**The problem**
Extract every line below, verbatim.

**Supplied information**
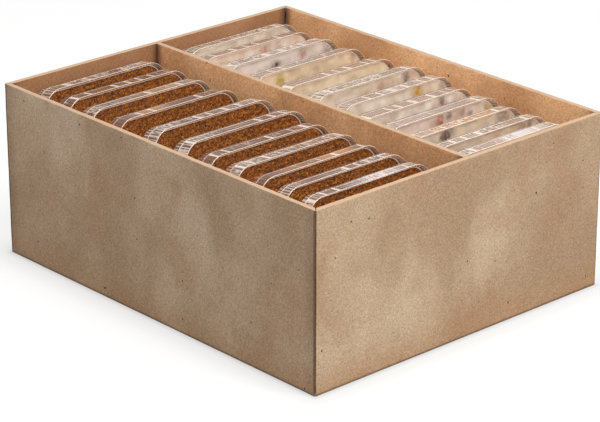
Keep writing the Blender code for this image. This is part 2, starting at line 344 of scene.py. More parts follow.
# A board: a cross-section with round edges, carried along its length.  The plan says which axis the length
# lies on, where the outer face is and which way is inwards, half the length, and the height of the lower edge.
# Mitre is how far each end is cut back per step inwards: 0 for a square end, 1 for 45 degrees.
def makeBoard(name, node, plan, seed):
    radius, bend, halfLength, bottom = board["edgeRadius"], board["bend"], plan["halfLength"], plan["bottom"]
    top, thick = rimHeight, thickness
    rise = top - bottom
    quarter = np.linspace(0, math.pi / 2, bend)
    faceUp = np.linspace(bottom + radius, top - radius, board["up"])
    edgeAcross = np.linspace(radius, thick - radius, bend)
    # The profile runs up the outer face, over the top edge, down the inner face and back under.
    sineBend, cosineBend = radius * np.sin(quarter[1:-1]), radius * np.cos(quarter[1:-1])
    across = np.concatenate([
        np.zeros(len(faceUp)), radius - cosineBend, edgeAcross, thick - radius + sineBend,
        np.full(len(faceUp), thick), thick - radius + cosineBend, edgeAcross[::-1], radius - sineBend])
    upward = np.concatenate([
        faceUp, top - radius + sineBend, np.full(bend, top), top - radius + cosineBend,
        faceUp[::-1], bottom + radius - sineBend, np.full(bend, bottom), bottom + radius - cosineBend])
    # Distance of each station from its end, and how much the section shrinks there to round the end.
    closeIn = radius * (1 - np.cos(quarter))
    fromEnd = np.concatenate([closeIn, np.linspace(radius, halfLength, board["along"])[1:]])
    shrink = np.where(fromEnd < radius, radius - np.sqrt(np.maximum(radius ** 2 - (radius - fromEnd) ** 2, 0)), 0)
    fromEnd = np.concatenate([fromEnd, fromEnd[-2::-1]])
    shrink = np.concatenate([shrink, shrink[-2::-1]])
    side = np.concatenate([-np.ones(len(fromEnd) // 2), [0], np.ones(len(fromEnd) // 2)])
    sectionAcross = np.clip(across[None, :], shrink[:, None], thick - shrink[:, None])
    sectionUp = np.clip(upward[None, :], bottom + shrink[:, None], top - shrink[:, None])
    reach = halfLength - plan["mitre"] * sectionAcross
    along = side[:, None] * (reach - fromEnd[:, None] * reach / halfLength)
    # Both faces waver a little into the board, less towards their edges, and the top edge is nibbled.
    edge = np.clip((rise / 2 - np.abs(sectionUp - bottom - rise / 2)) / radius, 0, 1)
    cells, fuzzCells = board["warpCells"], board["nibbleCells"]
    rows = np.clip(((along / halfLength + 1) * (cells / 2 - 1)).astype(int), 0, cells - 1)
    columns = np.clip(((sectionUp - bottom) / rise * board["warpHeight"]).astype(int), 0, cells - 1)
    dip = board["warp"] * np.clip(grainField(cells, 9, 60, seed)[rows, columns], -2, 2) * edge
    inwards = np.where(sectionAcross < thick / 2, 1.0, -1.0)
    sectionAcross = sectionAcross + np.abs(dip) * inwards
    rows = ((along / halfLength + 1) * (fuzzCells / 2 - 1)).astype(int) % fuzzCells
    fuzz = grainField(fuzzCells, 3, 9, seed + 1)[rows, 7]
    sectionUp = sectionUp - board["nibble"] * np.abs(fuzz) * (sectionUp > top - radius * 1.5)
    place = plan["outerFace"] + plan["inward"] * sectionAcross
    if plan["lengthAxis"] == 0:
        rings = np.stack([along, place, sectionUp], -1)
    else:
        rings = np.stack([place, along, sectionUp], -1)
    if (plan["lengthAxis"] == 0) == (plan["inward"] > 0):
        rings = rings[:, ::-1]
    piece = ringSurface(name, rings, rootBody, [fibreboard])
    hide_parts(node)


rootBody = next(name for name, nodes in frame["record"]["behaviour"]["bodies"].items() if "floor_panel" in nodes)
dividerLow, dividerHigh = [np.array(corner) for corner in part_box("divider_panel")]
thickness = float(dividerHigh[1] - dividerLow[1])
dividerMiddle = float((dividerLow[1] + dividerHigh[1]) / 2)
fibreboard = makeBoardMaterial(thickness)
mitreGap = board["seam"] / math.sqrt(2)
walls = {
    "soilSideWall": ("soil_side_wall", 0, low[1], 1, high[0]),
    "cultureSideWall": ("culture_side_wall", 0, high[1], -1, high[0]),
    "backEndWall": ("back_end_wall", 1, low[0], 1, high[1]),
    "frontEndWall": ("front_end_wall", 1, high[0], -1, high[1]),
}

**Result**
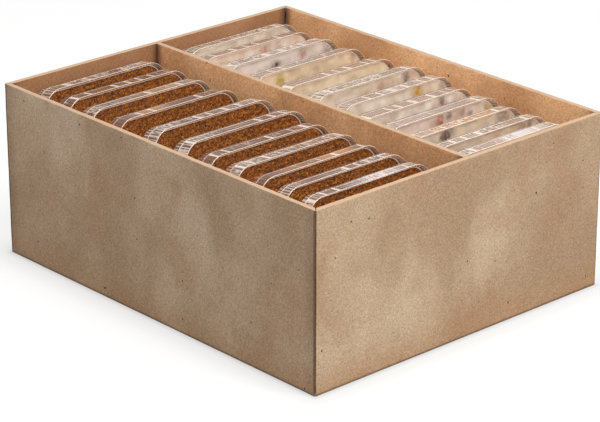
Keep writing the Blender code for this image. This is part 2, starting at line 344 of scene.py. More parts follow.
# A board: a cross-section with round edges, carried along its length.  The plan says which axis the length
# lies on, where the outer face is and which way is inwards, half the length, and the height of the lower edge.
# Mitre is how far each end is cut back per step inwards: 0 for a square end, 1 for 45 degrees.
def makeBoard(name, node, plan, seed):
    radius, bend, halfLength, bottom = board["edgeRadius"], board["bend"], plan["halfLength"], plan["bottom"]
    top, thick = rimHeight, thickness
    rise = top - bottom
    quarter = np.linspace(0, math.pi / 2, bend)
    faceUp = np.linspace(bottom + radius, top - radius, board["up"])
    edgeAcross = np.linspace(radius, thick - radius, bend)
    # The profile runs up the outer face, over the top edge, down the inner face and back under.
    sineBend, cosineBend = radius * np.sin(quarter[1:-1]), radius * np.cos(quarter[1:-1])
    across = np.concatenate([
        np.zeros(len(faceUp)), radius - cosineBend, edgeAcross, thick - radius + sineBend,
        np.full(len(faceUp), thick), thick - radius + cosineBend, edgeAcross[::-1], radius - sineBend])
    upward = np.concatenate([
        faceUp, top - radius + sineBend, np.full(bend, top), top - radius + cosineBend,
        faceUp[::-1], bottom + radius - sineBend, np.full(bend, bottom), bottom + radius - cosineBend])
    # Distance of each station from its end, and how much the section shrinks there to round the end.
    closeIn = radius * (1 - np.cos(quarter))
    fromEnd = np.concatenate([closeIn, np.linspace(radius, halfLength, board["along"])[1:]])
    shrink = np.where(fromEnd < radius, radius - np.sqrt(np.maximum(radius ** 2 - (radius - fromEnd) ** 2, 0)), 0)
    fromEnd = np.concatenate([fromEnd, fromEnd[-2::-1]])
    shrink = np.concatenate([shrink, shrink[-2::-1]])
    side = np.concatenate([-np.ones(len(fromEnd) // 2), [0], np.ones(len(fromEnd) // 2)])
    sectionAcross = np.clip(across[None, :], shrink[:, None], thick - shrink[:, None])
    sectionUp = np.clip(upward[None, :], bottom + shrink[:, None], top - shrink[:, None])
    reach = halfLength - plan["mitre"] * sectionAcross
    along = side[:, None] * (reach - fromEnd[:, None] * reach / halfLength)
    # Both faces waver a little into the board, less towards their edges, and the top edge is nibbled.
    edge = np.clip((rise / 2 - np.abs(sectionUp - bottom - rise / 2)) / radius, 0, 1)
    cells, fuzzCells = board["warpCells"], board["nibbleCells"]
    rows = np.clip(((along / halfLength + 1) * (cells / 2 - 1)).astype(int), 0, cells - 1)
    columns = np.clip(((sectionUp - bottom) / rise * board["warpHeight"]).astype(int), 0, cells - 1)
    dip = board["warp"] * np.clip(grainField(cells, 9, 60, seed)[rows, columns], -2, 2) * edge
    inwards = np.where(sectionAcross < thick / 2, 1.0, -1.0)
    sectionAcross = sectionAcross + np.abs(dip) * inwards
    rows = ((along / halfLength + 1) * (fuzzCells / 2 - 1)).astype(int) % fuzzCells
    fuzz = grainField(fuzzCells, 3, 9, seed + 1)[rows, 7]
    sectionUp = sectionUp - board["nibble"] * np.abs(fuzz) * (sectionUp > top - radius * 1.5)
    place = plan["outerFace"] + plan["inward"] * sectionAcross
    if plan["lengthAxis"] == 0:
        rings = np.stack([along, place, sectionUp], -1)
    else:
        rings = np.stack([place, along, sectionUp], -1)
    if (plan["lengthAxis"] == 0) == (plan["inward"] > 0):
        rings = rings[:, ::-1]
    piece = ringSurface(name, rings, rootBody, [fibreboard])
    hide_parts(node)


rootBody = next(name for name, nodes in frame["record"]["behaviour"]["bodies"].items() if "floor_panel" in nodes)
dividerLow, dividerHigh = [np.array(corner) for corner in part_box("divider_panel")]
thickness = float(dividerHigh[1] - dividerLow[1])
dividerMiddle = float((dividerLow[1] + dividerHigh[1]) / 2)
fibreboard = makeBoardMaterial(thickness)
mitreGap = board["seam"] / math.sqrt(2)
walls = {
    "soilSideWall": ("soil_side_wall", 0, low[1], 1, high[0]),
    "cultureSideWall": ("culture_side_wall", 0, high[1], -1, high[0]),
    "backEndWall": ("back_end_wall", 1, low[0], 1, high[1]),
    "frontEndWall": ("front_end_wall", 1, high[0], -1, high[1]),
}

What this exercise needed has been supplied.